Evaluating a charge bargain means comparing two different pictures: the position under the original charge versus the position under the offered one. That comparison tends to involve several layers:

  • The sentencing exposure on each charge. Where different charges carry different ranges or floors, the charge of conviction can affect where the sentence sits. Some people find it useful to understand what range applies to the offered charge versus what applied to the original.
  • The collateral consequences attached to each. Consequences beyond the sentence — for employment, licensing, housing, or immigration status — are often charge-specific. A reduced charge may carry different consequences, or fewer of them, than the one originally filed.
  • The realistic alternative. A charge bargain is only as useful as the alternative it is compared against. What the realistic outcome at trial looks like — including what charges a conviction after trial might carry — is part of what shapes whether an offer is favorable.
  • Whether the offer is a starting point or a final one. A first offer in a negotiation is not always the last word. Some people find it useful to understand whether there is room to discuss the terms before responding.

None of these comparisons point automatically toward accepting or rejecting an offer. They are the inputs that go into understanding what the offer actually means — which is different from the headline terms alone.

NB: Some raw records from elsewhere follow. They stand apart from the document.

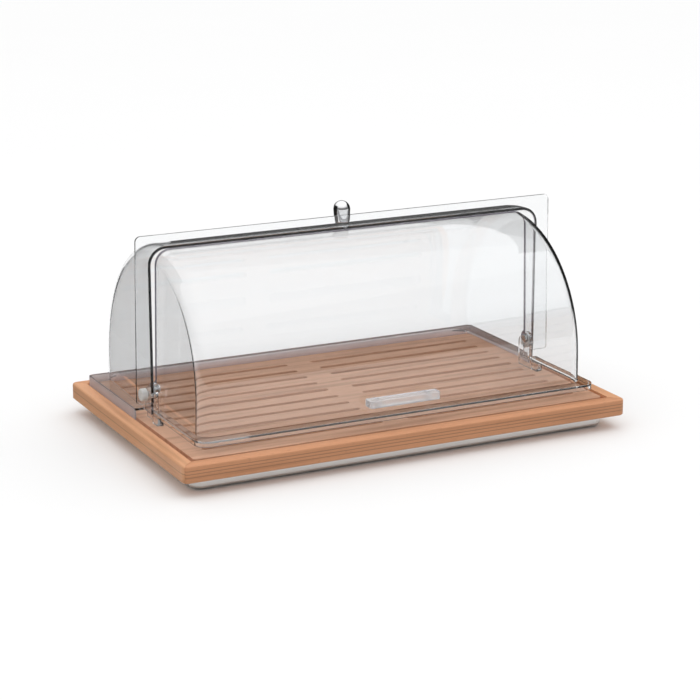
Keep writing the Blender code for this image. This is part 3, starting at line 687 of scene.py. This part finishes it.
def surroundings():
    """A bright dome overhead that falls off to a dark horizon, grey below it, one soft lamp, and three
    black flags: one beside each end and one on the floor at the left."""
    world = bpy.data.worlds.new("studio")
    bpy.context.scene.world = world
    world.use_nodes = True
    tree = world.node_tree
    split = tree.nodes.new("ShaderNodeSeparateXYZ")
    tree.links.new(tree.nodes.new("ShaderNodeTexCoord").outputs["Generated"], split.inputs[0])
    height = tree.nodes.new("ShaderNodeMapRange")
    height.inputs["From Min"].default_value = -1.0
    tree.links.new(split.outputs["Z"], height.inputs["Value"])
    ramp = tree.nodes.new("ShaderNodeValToRGB")
    ramp.color_ramp.interpolation = "EASE"
    stops = ((0.0, BELOW), (0.46, BELOW), (0.5, HORIZON), (0.625, HORIZON * 1.6), (0.81, 0.85), (1.0, 1.0))
    while len(ramp.color_ramp.elements) < len(stops):
        ramp.color_ramp.elements.new(0.5)
    for element, (place, grey) in zip(ramp.color_ramp.elements, stops):
        element.position = place
        element.color = (grey, grey, grey, 1)
    tree.links.new(height.outputs["Result"], ramp.inputs["Fac"])
    background = tree.nodes["Background"]
    tree.links.new(ramp.outputs["Color"], background.inputs["Color"])
    background.inputs["Strength"].default_value = DOME
    soft_light("key", (0.5, -0.5, 2.6), (0, 0, 0.1), (2.6, 2.2), KEY)
    black_flag("flag_left", -FLAG_FAR, -FLAG_NEAR, 0.0, 0.5)
    black_flag("flag_left_floor", -FLAG_NEAR, -0.290, 0.0, 0.003)
    black_flag("flag_right", FLAG_NEAR, FLAG_FAR, -0.10, 0.5)


def black_flag(name, x_low, x_high, near, top):
    """A black card from near to far in Y. It shows only on paths that have been reflected at least once, so
    it darkens what the clear walls and the chrome mirror and is never seen itself."""
    n = Nodes(name)
    n.join(n.mix(n.noise(n.place(), 3.0), (0.02, 0.02, 0.02, 1), (0.03, 0.03, 0.03, 1)),
           n.shader.inputs["Base Color"])
    n.set(Roughness=1.0, Specular_IOR_Level=0.0)
    path = n.add("ShaderNodeLightPath")
    reflected = n.add("ShaderNodeMath", operation="GREATER_THAN")
    n.join(path.outputs["Glossy Depth"], reflected.inputs[0])
    reflected.inputs[1].default_value = 0.5
    switch = n.add("ShaderNodeMixShader")
    n.join(reflected.outputs[0], switch.inputs[0])
    n.join(n.add("ShaderNodeBsdfTransparent").outputs[0], switch.inputs[1])
    n.join(n.shader.outputs[0], switch.inputs[2])
    n.join(switch.outputs[0], n.output.inputs["Surface"])
    far = 1.5
    flag = piece(name, prism([(x_low, near), (x_high, near), (x_high, far), (x_low, far)], 0.002, top),
                 n.material)
    flag.visible_camera = False
    flag.visible_diffuse = False
    flag.visible_shadow = False


def camera():
    """The photograph's view, solved from the frame's corners, grooves and slots."""
    view = bpy.data.cameras.new("camera")
    view.lens, view.sensor_width = 111.49, 36.0
    view.clip_start, view.clip_end = 0.05, 100.0
    made = bpy.data.objects.new("camera", view)
    made.location = (-1.1082, -2.2341, 0.7901)
    made.rotation_euler = (math.radians(74.26), 0, math.radians(-26.529))
    bpy.context.scene.collection.objects.link(made)
    bpy.context.scene.camera = made


pale_floor()
surroundings()
camera()
scene = bpy.context.scene
scene.view_settings.view_transform = "Standard"
scene.view_settings.look = "None"
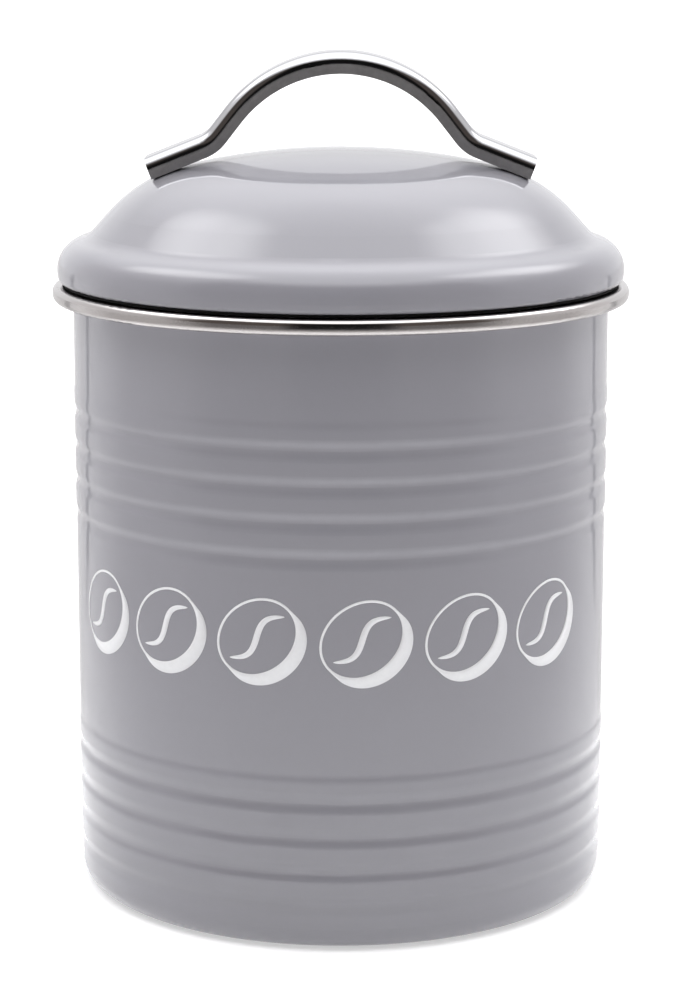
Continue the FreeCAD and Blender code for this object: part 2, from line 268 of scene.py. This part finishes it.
def from_bmesh(name, bm):
    """A new object with the bmesh's faces, smooth, with their normals put right."""
    bmesh.ops.recalc_face_normals(bm, faces=bm.faces)
    for face in bm.faces:
        face.smooth = True
    mesh = bpy.data.meshes.new(name)
    bm.to_mesh(mesh)
    bm.free()
    return new_object(name, mesh)


# ---------------------------------------------------------------- printed motif

BEANS = 6
FIRST_AZIMUTH = -60.2
LAST_AZIMUTH = 47.3
PRINT_HEIGHT = 61.9 * MM
BEAN_LONG = 8.7 * MM
BEAN_SHORT = 7.1 * MM
BEAN_TILT = 38.0
BEAN_POINTS = 96
OUTLINE = 0.48 * MM
SHADOW = Vector((1.65 * MM, -1.6 * MM))
CREASE_REACH = 0.80
CREASE_SWAY = 0.22
CREASE_HALF_WIDTH = 0.62 * MM
CREASE_POINTS = 40
INK_PROUD = 0.05 * MM
INK_SUNK = 0.05 * MM


def on_wall(point, radius):
    """A flat drawing's point, wrapped round a cylinder about Z with the drawing's zero at the front."""
    turn = point.x / WALL_RADIUS
    return Vector((radius * math.sin(turn), -radius * math.cos(turn), point.y))


def bean_edge(turn):
    """The point of the bean's oval at a turn, and its outward normal, about the bean's own middle."""
    point = Vector((BEAN_LONG * math.cos(turn), BEAN_SHORT * math.sin(turn)))
    normal = Vector((math.cos(turn) / BEAN_LONG, math.sin(turn) / BEAN_SHORT)).normalized()
    tilt = Matrix.Rotation(math.radians(BEAN_TILT), 2)
    return tilt @ point, tilt @ normal


def crease_rib(share):
    """The two sides of the bean's S-shaped crease, at a share from -1 to 1 along it."""
    along = CREASE_REACH * BEAN_LONG
    sway = CREASE_SWAY * BEAN_SHORT
    middle = Vector((along * share, sway * math.sin(math.pi * share)))
    ahead = Vector((along, sway * math.pi * math.cos(math.pi * share))).normalized()
    side = Vector((-ahead.y, ahead.x)) * CREASE_HALF_WIDTH * math.sqrt(max(1 - share * share, 0.01))
    tilt = Matrix.Rotation(math.radians(BEAN_TILT), 2)
    return tilt @ (middle - side), tilt @ (middle + side)


def flat_bean(bm, middle):
    """One bean drawn flat: a ring for its outline, a drop shadow that grows from the outline, a crease."""
    rings = []
    for number in range(BEAN_POINTS):
        point, normal = bean_edge(2 * math.pi * number / BEAN_POINTS)
        inner = bm.verts.new((middle + point - normal * OUTLINE).to_3d())
        outer = bm.verts.new((middle + point).to_3d())
        cast = bm.verts.new((middle + point + SHADOW).to_3d()) if normal.dot(SHADOW) > 0 else None
        rings.append((inner, outer, cast))
    for near, far in zip(rings, rings[1:] + rings[:1]):
        bm.faces.new((near[0], near[1], far[1], far[0]))
        if near[2] and far[2]:
            bm.faces.new((near[1], near[2], far[2], far[1]))
    ribs = []
    for number in range(CREASE_POINTS + 1):
        sides = crease_rib(2 * number / CREASE_POINTS - 1)
        ribs.append([bm.verts.new((middle + point).to_3d()) for point in sides])
    for near, far in zip(ribs, ribs[1:]):
        bm.faces.new((near[0], near[1], far[1], far[0]))


def printed_beans():
    """The row of beans, as a thin film of ink wrapped round the wall between the beaded bands."""
    bm = bmesh.new()
    for number in range(BEANS):
        azimuth = FIRST_AZIMUTH + (LAST_AZIMUTH - FIRST_AZIMUTH) * number / (BEANS - 1)
        flat_bean(bm, Vector((math.radians(azimuth) * WALL_RADIUS, PRINT_HEIGHT)))
    drawn = bm.verts[:]
    extruded = bmesh.ops.extrude_face_region(bm, geom=bm.faces[:])["geom"]
    for vert in drawn:
        vert.co = on_wall(vert.co.to_2d(), WALL_RADIUS - INK_SUNK)
    for item in extruded:
        if isinstance(item, bmesh.types.BMVert):
            item.co = on_wall(item.co.to_2d(), WALL_RADIUS + INK_PROUD)
    beans = from_bmesh("printed_beans", bm)
    dress(beans, white_ink())
    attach(beans, "tin")


# ---------------------------------------------------------------- rim ring

SHARP_EDGE = math.radians(40)
SAME_CIRCLE = 0.02 * MM


def polished_ring():
    """The rim ring as a piece of its own, in the CAD ring's shape. Its normals lie in the planes through
    the axis and tilt alike all round each circle, so that reflections run on without breaks."""
    mesh = NODES["rim_ring"].data.copy()
    circles = {}
    corners = []
    for loop in mesh.loops:
        point = mesh.vertices[loop.vertex_index].co
        normal = mesh.corner_normals[loop.index].vector
        level = normal.to_2d()
        outward = point.to_2d().normalized()
        lift = math.atan2(normal.z, math.copysign(level.length, level.dot(outward)))
        circle = (round(point.to_2d().length / SAME_CIRCLE), round(point.z / SAME_CIRCLE))
        circles.setdefault(circle, []).append(lift)
        corners.append((circle, lift, outward))
    normals = []
    for circle, lift, outward in corners:
        alike = sorted(other for other in circles[circle] if abs(other - lift) < SHARP_EDGE)
        middle = alike[len(alike) // 2]
        normals.append((outward.x * math.cos(middle), outward.y * math.cos(middle), math.sin(middle)))
    mesh.normals_split_custom_set(normals)
    ring = new_object("polished_ring", mesh)
    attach(ring, "tin")
    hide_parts("rim_ring")


# ---------------------------------------------------------------- side seam

SEAM_HALF_WIDTH = 1.1 * MM
SEAM_PROUD = 0.10 * MM
SEAM_SUNK = 0.10 * MM
SEAM_START = 5.3 * MM
SEAM_OVERLAP = 2 * MM
SEAM_STEP = 0.5 * MM
SEAM_SHARES = (-1.0, -0.7, 0.0, 0.7, 1.0)


def seam_row(bm, wall_radius, height):
    """One row of points across the seam: sunk in the wall at both edges, and raised between them."""
    row = []
    for share in SEAM_SHARES:
        rise = -SEAM_SUNK if abs(share) == 1 else SEAM_PROUD * (1 - share * share)
        row.append(bm.verts.new((SEAM_HALF_WIDTH * share, wall_radius + rise, height)))
    return row


def side_seam():
    """The lapped weld down the back of the wall: a low painted ridge that follows every bead."""
    wall = BVHTree.FromObject(NODES["body_shell"], bpy.context.evaluated_depsgraph_get())
    low = WALL_LOW.z + SEAM_START
    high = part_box("rim_ring")[0].z + SEAM_OVERLAP
    rows = int((high - low) / SEAM_STEP)
    bm = bmesh.new()
    grid = []
    for row in range(rows + 1):
        height = low + (high - low) * row / rows
        hit = wall.ray_cast(Vector((0, 1, height)), Vector((0, -1, 0)))[0]
        grid.append(seam_row(bm, hit.y, height))
    for near, far in zip(grid, grid[1:]):
        for left in range(len(SEAM_SHARES) - 1):
            bm.faces.new((near[left], near[left + 1], far[left + 1], far[left]))
        bm.faces.new((near[-1], near[0], far[0], far[-1]))
    bm.faces.new(grid[0])
    bm.faces.new(list(reversed(grid[-1])))
    seam = from_bmesh("side_seam", bm)
    dress(seam, NODES["body_shell"].material_slots[0].material)
    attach(seam, "tin")


# ---------------------------------------------------------------- camera

SENSOR_WIDTH = 36.0
FOCAL_LENGTH = 105.2
CAMERA_PLACE = (-0.26 * MM, -588.5 * MM, 196.4 * MM)
CAMERA_DIP = 11.37


def camera():
    """The view of a product shot: a long lens from a little above, aimed a little below the middle."""
    lens = bpy.data.cameras.new("camera")
    lens.sensor_width = SENSOR_WIDTH
    lens.lens = FOCAL_LENGTH
    shot = bpy.data.objects.new("camera", lens)
    shot.location = CAMERA_PLACE
    shot.rotation_euler = (math.radians(90 - CAMERA_DIP), 0, 0)
    bpy.context.scene.collection.objects.link(shot)
    bpy.context.scene.camera = shot


# ---------------------------------------------------------------- studio

FLOOR_RADIUS = 20.0
FLOOR_GLOW = 0.46
ZONE_RADIUS = 19.0
ZONE_STEP = 0.5 * MM
DISC_SEGMENTS = 96

SIDE_NEAR = (0.62, 0.60, 0.60, 1)
SIDE_FAR = (0.92, 0.90, 0.91, 1)
BACKDROP = (0.98, 0.98, 1.0, 1)
BACKDROP_SEEN = (1.5, 1.5, 1.5, 1)
CEILING = (2.75, 2.75, 2.8, 1)
ROOM = (0.13, 0.11, 0.10, 1)
CAMERA_SHADE = (0.01, 0.01, 0.01, 1)
FLOOR_SIDE = (0.66, 0.64, 0.64, 1)
FLOOR_BACK = (0.85, 0.84, 0.85, 1)
FLOOR_FAR = (0.22, 0.21, 0.21, 1)
GLOW = (7.5, 7.5, 7.6, 1)
TABLE_EDGE = (0.30, 0.30, 0.31, 1)

# Azimuths that lie beyond every place's, for a zone with no edge at the front or at the back.
FROM_FRONT = (-2, -1)
TO_BACK = (181, 182)

# Name, azimuths in degrees over which it fades in and out, distances over which it fades in, shade.
FLOOR_ZONES = (
    ("floor_side", (*FROM_FRONT, 100, 140), (0.12, 0.30), FLOOR_SIDE),
    ("floor_back", (100, 140, *TO_BACK), (0.06, 0.16), FLOOR_BACK),
    ("floor_front", (*FROM_FRONT, 50, 70), (0.28, 0.64), FLOOR_FAR),
    ("floor_shade", (*FROM_FRONT, 17, 24), (0.56, 0.70), CAMERA_SHADE),
    ("table_edge", (132, 133.5, 136, 137.5), (0.24, 0.34), TABLE_EDGE),
)

# Soft lamps behind the tent: azimuth, elevation, reach of the glow in degrees, share of full strength.
LAMPS = (
    (-102, 56, 17, 0.50),
    (-118, 48, 15, 0.45),
    (-88, 63, 12, 0.35),
    (118, 47, 17, 0.60),
    (102, 55, 14, 0.45),
    (130, 38, 12, 0.20),
    (91, 62, 10, 0.30),
)
LAMP_FALLOFF = 1.5

# Azimuths or elevations in degrees between which one part of the walls turns into the next.
SIDE_AZIMUTHS = (60, 125)
BACKDROP_AZIMUTHS = (133, 137)
CEILING_ELEVATIONS = (25, 62)
ROOM_AZIMUTHS = (74, 58)
ROOM_ELEVATIONS = (60, 42)
SHADE_AZIMUTHS = (24, 17)
SHADE_ELEVATIONS = (46, 37)


def disc(name, radius, height):
    """A flat round face about the tin's axis."""
    bm = bmesh.new()
    bmesh.ops.create_circle(bm, cap_ends=True, segments=DISC_SEGMENTS, radius=radius)
    bmesh.ops.translate(bm, verts=bm.verts, vec=(0, 0, height))
    return from_bmesh(name, bm)


def floor():
    """A white table, lit faintly from below so that it stays bright where the tin shades it."""
    ground = disc("floor", FLOOR_RADIUS, 0)
    pale = Shader("floor", Roughness=0.9, Emission_Color=grey(1.0), Emission_Strength=FLOOR_GLOW)
    pale.colour(pale.mix(pale.noise(6.0), grey(0.61), grey(0.63)))
    dress(ground, pale.material)


def floor_zone(name, azimuths, distances, height, shade):
    """A part of the table that looks darker in reflections only. Its shade fades in between the first
    two azimuths and out between the last two, on both sides of the tin, and in over two distances."""
    zone = disc(name, ZONE_RADIUS, height)
    card = Shader(name, Roughness=1.0, Specular_IOR_Level=0.0, Base_Color=grey(0.0), Emission_Color=shade,
                  Emission_Strength=1.0)
    side, ahead, _, azimuth = card.bearings()
    squares = card.math("MULTIPLY_ADD", side, side, card.math("MULTIPLY", ahead, ahead))
    distance = card.math("SQRT", squares)
    in_start, in_end, out_start, out_end = azimuths
    begun = card.ramp(azimuth, in_start, in_end)
    within = card.math("MULTIPLY", begun, card.ramp(azimuth, out_end, out_start))
    card.feed(card.surface.inputs["Alpha"], card.math("MULTIPLY", within, card.ramp(distance, *distances)))
    dress(zone, card.material)
    zone.visible_camera = False
    zone.visible_diffuse = False
    zone.visible_shadow = False


def direction(azimuth, elevation):
    """Azimuth from the front towards +X, elevation above the floor, in degrees."""
    turn = math.radians(azimuth)
    lift = math.radians(elevation)
    return Vector((math.sin(turn) * math.cos(lift), -math.cos(turn) * math.cos(lift), math.sin(lift)))


class Sky(Shader):
    """The studio's walls as light: white tent behind and above, an open dim side towards the camera."""

    def __init__(self, name):
        self.world = bpy.data.worlds.new(name)
        self.world.use_nodes = True
        self.tree = self.world.node_tree
        self.place = self.add("ShaderNodeTexCoord").outputs["Generated"]

    def lamp(self, azimuth, elevation, reach, share):
        """A round glow that fades smoothly to nothing at its reach."""
        facing = self.add("ShaderNodeVectorMath", operation="DOT_PRODUCT")
        self.link(self.place, facing.inputs[0])
        facing.inputs[1].default_value = direction(azimuth, elevation)
        fade = self.ramp(facing.outputs["Value"], math.cos(math.radians(reach)), 1.0)
        return self.math("MULTIPLY", self.math("POWER", fade, LAMP_FALLOFF), share)

    def build(self):
        """Lays out walls, ceiling, opening and lamps by azimuth and elevation, and lights the scene."""
        _, _, height, azimuth = self.bearings()
        elevation = self.math("DEGREES", self.math("ARCSINE", height))
        walls = self.mix(self.ramp(azimuth, *SIDE_AZIMUTHS), SIDE_NEAR, SIDE_FAR)
        walls = self.mix(self.ramp(azimuth, *BACKDROP_AZIMUTHS), walls, BACKDROP)
        tent = self.mix(self.ramp(elevation, *CEILING_ELEVATIONS), walls, CEILING)
        for azimuths, elevations, shade in (
            (ROOM_AZIMUTHS, ROOM_ELEVATIONS, ROOM),
            (SHADE_AZIMUTHS, SHADE_ELEVATIONS, CAMERA_SHADE),
        ):
            within = self.math("MULTIPLY", self.ramp(azimuth, *azimuths), self.ramp(elevation, *elevations))
            tent = self.mix(within, tent, shade)
        for placing in LAMPS:
            tent = self.mix(self.lamp(*placing), tent, GLOW)
        seen = self.add("ShaderNodeLightPath").outputs["Is Camera Ray"]
        background = self.tree.nodes["Background"]
        self.link(self.mix(seen, tent, BACKDROP_SEEN), background.inputs["Color"])
        bpy.context.scene.world = self.world


# ---------------------------------------------------------------- scene

dress_nodes()
printed_beans()
polished_ring()
side_seam()
camera()
floor()
for number, (name, azimuths, distances, shade) in enumerate(FLOOR_ZONES, start=1):
    floor_zone(name, azimuths, distances, ZONE_STEP * number, shade)
Sky("studio").build()
bpy.context.scene.view_settings.view_transform = "Standard"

Questions to Explore About a Charge Bargain

Questions that tend to clarify what a charge bargain actually changes and what it is worth in context:

  1. What does the offered charge carry in terms of sentencing range or floor, and how does that compare to the original?
  2. What collateral consequences attach to the offered charge, and are any of them different from those that would follow the original?
  3. If this case went to trial and resulted in a conviction, what charge or charges would that conviction likely be on?
  4. Is there room to negotiate the specific charge being offered, or is this the only alternative being considered?
  5. What does the court’s review of the plea look like, and what would it take for the court to accept the agreement?